Risk of Heat Wave in Japan Higher Than Usual July-Sept.; Meteorological Agency Calls for Preventative Measures for Heatstroke

Yomiuri Shimbun file photo
People cool off with mist on a sweltering day above 30 C in Minato Ward, Tokyo, in May 2023.

A higher-than-usual risk of a heat wave is expected from July to September as the North Pacific High — a high-pressure system over the Pacific Ocean — intensifies, according to the Japan Meteorological Agency’s three-month weather forecast released on Tuesday.

The agency is calling for measures to prevent heatstroke.

The probability of average temperatures exceeding those of the average year is 50% in northern Japan, 60% in eastern and western Japan, and 70% in Okinawa and Amami. Forecasted precipitation is about the same or higher than the average year in western Japan and about the same level in northern and eastern Japan.

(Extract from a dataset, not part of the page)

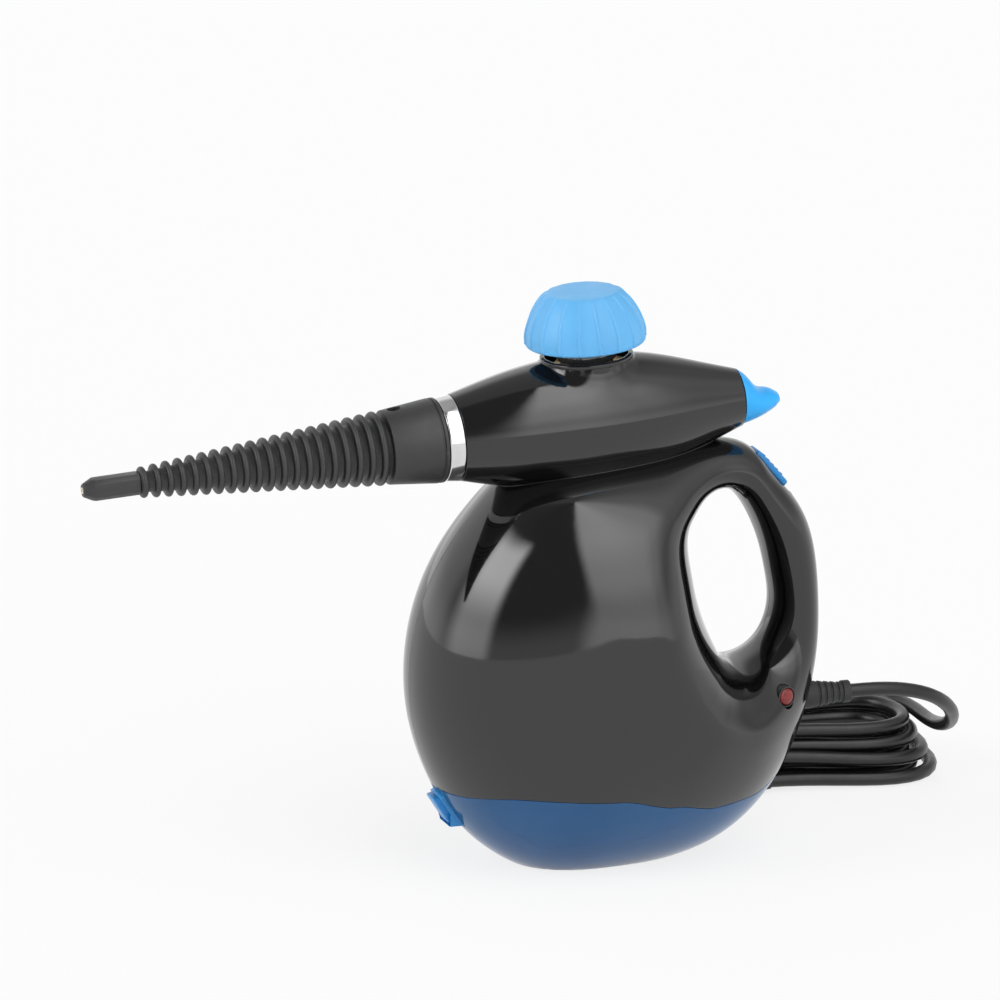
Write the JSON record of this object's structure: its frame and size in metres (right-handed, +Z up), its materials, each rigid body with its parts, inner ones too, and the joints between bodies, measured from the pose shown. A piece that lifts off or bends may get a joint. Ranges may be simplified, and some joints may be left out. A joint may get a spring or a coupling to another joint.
{
  "type": "handheld steam cleaner",
  "caption": "Handheld steam cleaner with a ball-shaped body, loop handle, ribbed tapering nozzle, pressure cap on top, detachable base bowl and a folded mains cord.",
  "frame": {"origin": "middle of the flat foot under the base bowl, on the surface it stands on", "axes": "+Z up, the nozzle points along -X, +Y is the right-hand side seen from behind the handle towards the nozzle"},
  "size_m": [0.409, 0.225, 0.2467],
  "materials": {
    "gloss_black": "glossy moulded, nearly black",
    "matte_black": "fine satin moulding",
    "chrome": "bright plated",
    "cap_blue": "satin sky blue",
    "blue": "semi-gloss bright blue",
    "bowl_blue": "clear tinted, glossy",
    "red": "clear red lens",
    "aluminium": "cast",
    "steel": "bright",
    "brass": "turned",
    "rubber": "moulded matt",
    "silicone": "soft",
    "inner_grey": "moulded",
    "cream": "plain",
    "cord": "smooth sheath, slight sheen"
  },
  "bodies": {
    "housing": {"left_shell": "gloss_black", "right_shell": "gloss_black", "chrome_ring": "chrome", "spout": "matte_black", "spout_seal": "silicone", "boiler_pot": "aluminium", "boiler_lid": "aluminium", "boiler_gasket": "silicone", "boiler_frame": "inner_grey", "boiler_bolt_1": "steel", "boiler_bolt_2": "steel", "boiler_bolt_3": "steel", "boiler_bolt_4": "steel", "heating_element": "steel", "thermostat": "steel", "thermal_fuse": "cream", "neck_nut": "brass", "valve_body": "brass", "steam_pipe": "silicone", "floor_plate": "inner_grey", "housing_screw_1": "steel", "housing_screw_2": "steel", "housing_screw_3": "steel", "housing_screw_4": "steel", "trigger_pin": "steel", "lamp_bezel": "matte_black", "pilot_lens": "red", "lamp_holder": "inner_grey", "strain_relief": "rubber", "cord_clamp": "inner_grey", "terminal_block": "cream", "trigger_spring": "steel", "power_cord": "cord", "cord_hank": "cord", "hank_tie": "rubber", "mains_plug": "rubber", "plug_pin_1": "brass", "plug_pin_2": "brass"},
    "base": {"base_bowl": "bowl_blue", "latch_spring": "steel"},
    "latch": {"base_latch": "blue"},
    "nozzle": {"nozzle_barrel": "matte_black", "nozzle_tip": "matte_black", "jet_insert": "cream"},
    "snap_button": {"snap_button": "steel"},
    "trigger": {"steam_trigger": "blue"},
    "valve_stem": {"valve_stem": "steel"},
    "lock_slider": {"lock_slider": "blue"},
    "cap_seal": {"cap_gasket": "silicone"},
    "cap_washer": {"cap_washer": "steel"},
    "cap_plug": {"cap_plug": "inner_grey", "relief_nut": "brass", "relief_spring": "steel", "cap_spring": "steel"},
    "relief_plunger": {"relief_plunger": "brass"},
    "cap_shell": {"cap_shell": "cap_blue"}
  },
  "joints": [
    {"name": "base_drop", "type": "slide", "parent": "housing", "child": "base", "axis": [0, 0, -1], "range_m": [0, 0.06]},
    {"name": "latch_press", "type": "slide", "parent": "base", "child": "latch", "axis": [1, 0, 0], "range_m": [0, 0.0022], "stiffness_N_per_m": 700, "deforming": ["latch_spring"]},
    {"name": "nozzle_pull", "type": "slide", "parent": "housing", "child": "nozzle", "axis": [-0.9982, 0, -0.0593], "range_m": [0, 0.04]},
    {"name": "snap_press", "type": "slide", "parent": "housing", "child": "snap_button", "axis": [0.0593, 0, -0.9982], "range_m": [0, 0.0022], "stiffness_N_per_m": 400},
    {"name": "trigger_press", "type": "hinge", "parent": "housing", "child": "trigger", "pos_m": [0.06025, 0, 0.18757], "axis": [0, 1, 0], "range_deg": [0, 5], "stiffness_Nm_per_rad": 0.5, "deforming": ["trigger_spring"]},
    {"name": "valve_lift", "type": "slide", "parent": "housing", "child": "valve_stem", "axis": [-0.0593, 0, 0.9982], "range_m": [0, 0.0026]},
    {"name": "lock_slide", "type": "slide", "parent": "housing", "child": "lock_slider", "axis": [0.6561, 0, -0.7547], "range_m": [0, 0.005]},
    {"name": "cap_lift_off", "type": "slide", "parent": "housing", "child": "cap_seal", "axis": [-0.0593, 0, 0.9982], "range_m": [0, 0.05]},
    {"name": "cap_rise", "type": "slide", "parent": "cap_seal", "child": "cap_washer", "axis": [-0.0593, 0, 0.9982], "range_m": [0, 0.0061]},
    {"name": "cap_turn", "type": "hinge", "parent": "cap_washer", "child": "cap_plug", "pos_m": [0.00224, 0, 0.22319], "axis": [-0.0593, 0, 0.9982], "range_deg": [0, 720]},
    {"name": "cap_press", "type": "slide", "parent": "cap_plug", "child": "cap_shell", "axis": [0.0593, 0, -0.9982], "range_m": [0, 0.003], "stiffness_N_per_m": 600, "deforming": ["cap_spring"]},
    {"name": "relief_lift", "type": "slide", "parent": "cap_plug", "child": "relief_plunger", "axis": [-0.0593, 0, 0.9982], "range_m": [0, 0.0015], "stiffness_N_per_m": 900, "deforming": ["relief_spring"]}
  ],
  "couplings": [
    {"joint": "valve_lift", "follows": "trigger_press", "m_per_rad": 0.0285},
    {"joint": "cap_rise", "follows": "cap_turn", "m_per_rad": 0.00047746}
  ]
}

A La Nina phenomenon, in which sea surface temperatures near the equator become cooler than normal, is expected to occur off the coast of Peru, South America, from summer to autumn. As a result, the northwestward extension of the North Pacific High and the northeastward extension of the Tibetan High from the Chinese mainland will strengthen, bringing a possibility that the two will overlap over Japan. Air temperatures tend to increase when a high-pressure system extends to high altitudes.